Work with a team that makes escrow simple

A smooth closing in Palo Alto takes attention to detail, fast coordination, and clear communication. With engineering-informed due diligence and white-glove service, our team helps you move from offer to recording with confidence. We coordinate inspections, interface with your lender and escrow, anticipate title questions, and keep everyone on schedule so there are no surprises at the finish line.

Ready to map your path to a stress-reduced close? Connect with Luxuriant Realty to plan the right escrow strategy for your purchase or sale.

FAQs

What is escrow in California real estate?

  • Escrow is a neutral third party that holds funds and documents, follows written instructions from buyer and seller, and closes only when all contract conditions are met.

How long does escrow take in Palo Alto?

  • Financed transactions often take about 30 to 45 days, while some cash closings finish in roughly 17 to 21 days; your contract and lender timeline control the pace.

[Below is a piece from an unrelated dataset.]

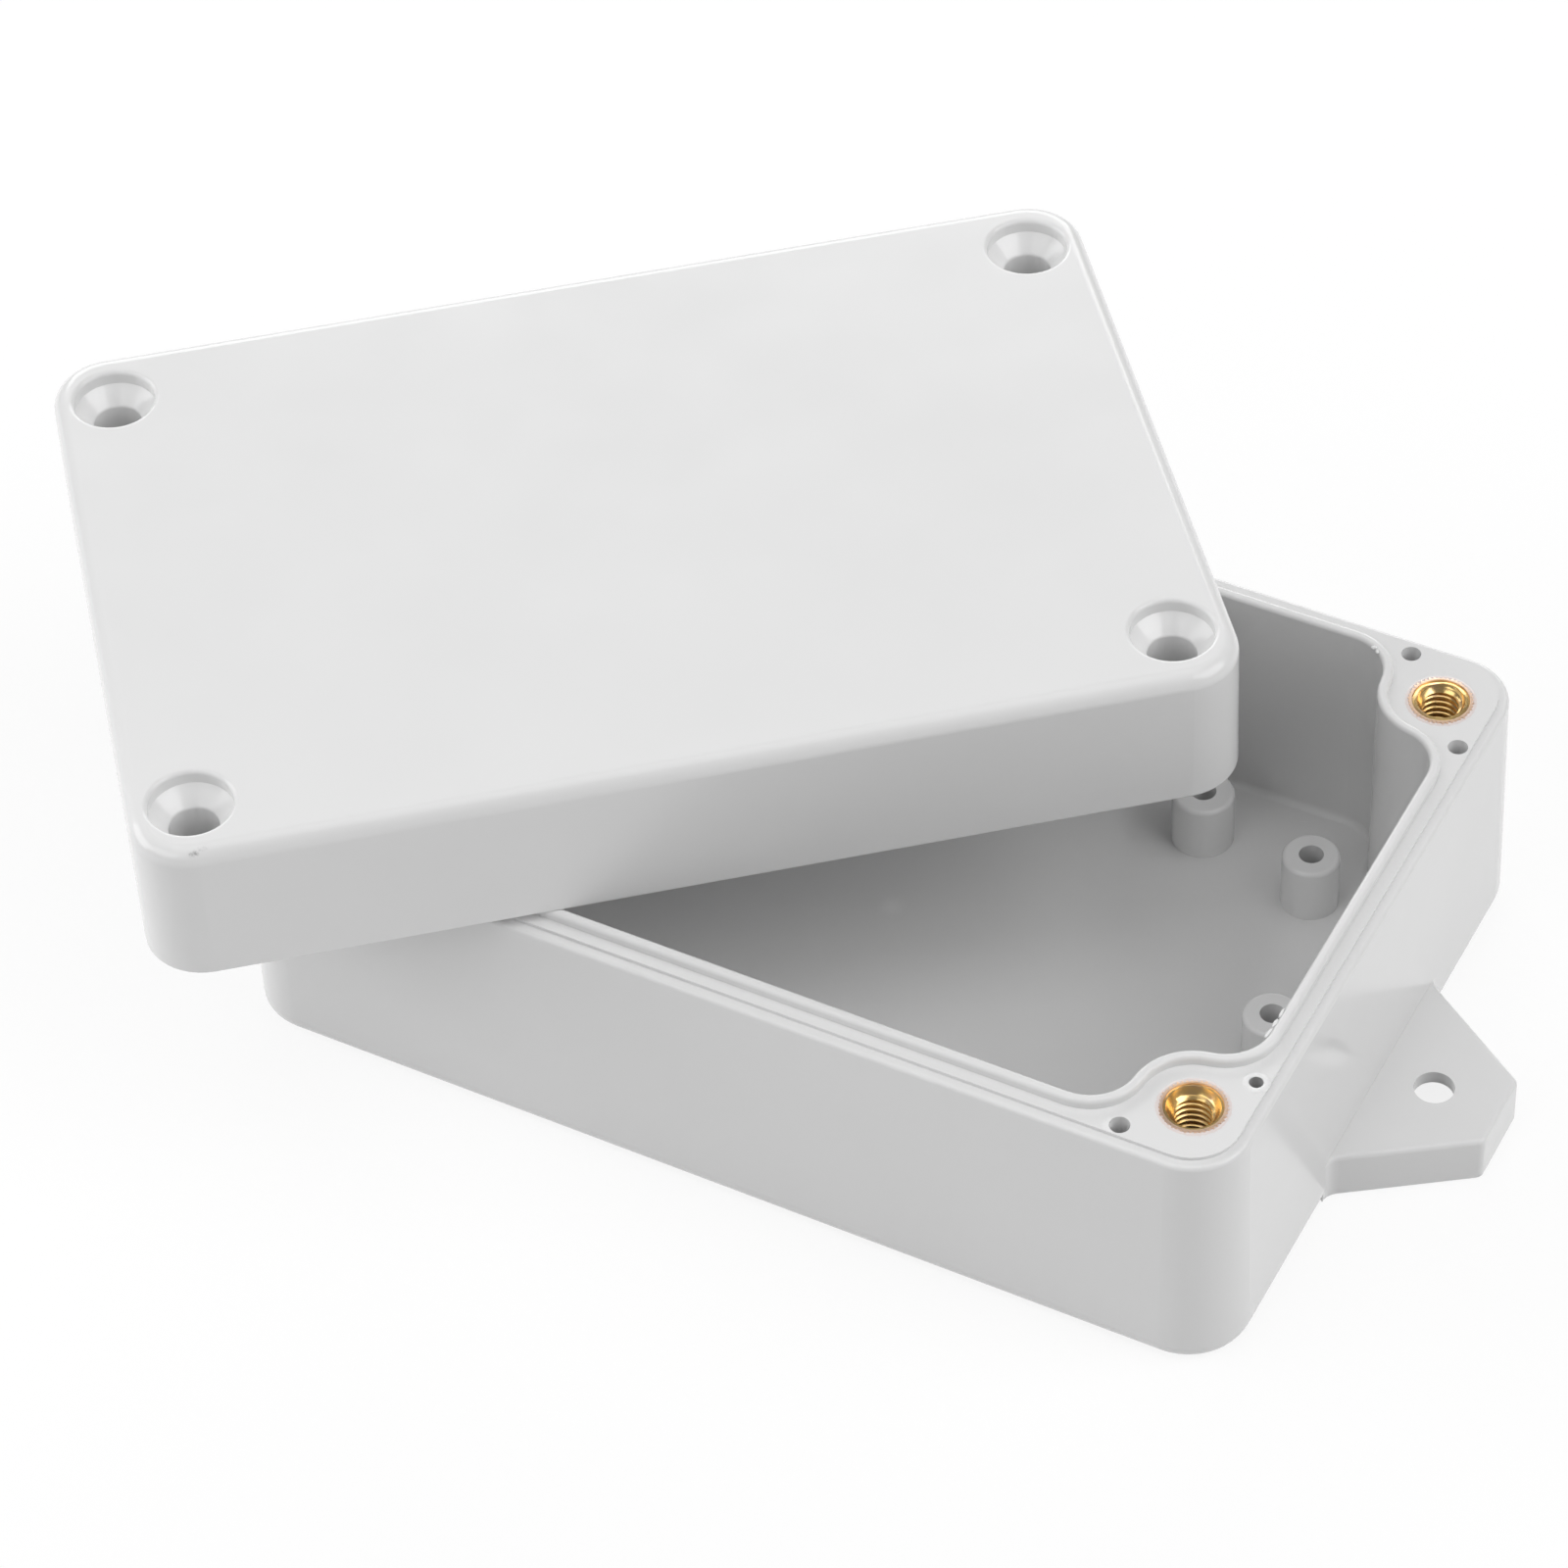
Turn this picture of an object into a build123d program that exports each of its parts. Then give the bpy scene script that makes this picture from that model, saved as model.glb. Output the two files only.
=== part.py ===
from build123d import *
from math import atan2, degrees, radians, tan
import os

# A sealed project box: a moulded base with two mounting ears and four brass
# inserts, and its lid, which lies loose and turned across the base.
# Millimetres, +Z up. The origin is the centre of the base's underside, and the
# base's long side runs along X.

# Outside of both mouldings. Length and width are those of the rim, where the
# two meet: the base grows towards its foot and the lid shrinks towards its top.
length = 100.0
width = 68.0
corner_radius = 5.55
base_height = 25.65
lid_height = 14.8
base_draft = 1.15
lid_draft = 0.75
base_edge_round = 1.75
lid_edge_round = 1.55

# Rim of the base: an outer band, a land one small step up and a raised lip
rim_band = 1.0
rim_round = 0.43
land_step = 0.35
lip_inset = 2.15
lip_width = 1.0
lip_height = 0.95
lip_round = 0.39

# Corner bosses, which the lip goes round, with the inserts this far in from the rim
insert_end_inset = 5.85
insert_side_inset = 6.7
boss_radius = 4.85
boss_sweep = 5.35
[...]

What funds do I send to escrow and how?

  • You will send the initial deposit and later your remaining cash to close, typically by wire transfer or cashier’s check after confirming instructions directly with your escrow officer.

Which disclosures will I receive as a buyer in California?

  • Expect the TDS, NHD, and, for pre-1978 homes, a lead-based paint disclosure, along with safety compliance statements related to smoke and carbon monoxide detectors and water heater bracing.

Who chooses the escrow and title company in Palo Alto?

  • It is negotiated in the purchase agreement; local custom and offer terms often influence selection, but both parties must agree in writing.

What if the appraisal comes in below the purchase price?

  • If you have an appraisal contingency, you can renegotiate or cancel within the contract timeline; if waived, you may need to bridge the gap with additional funds.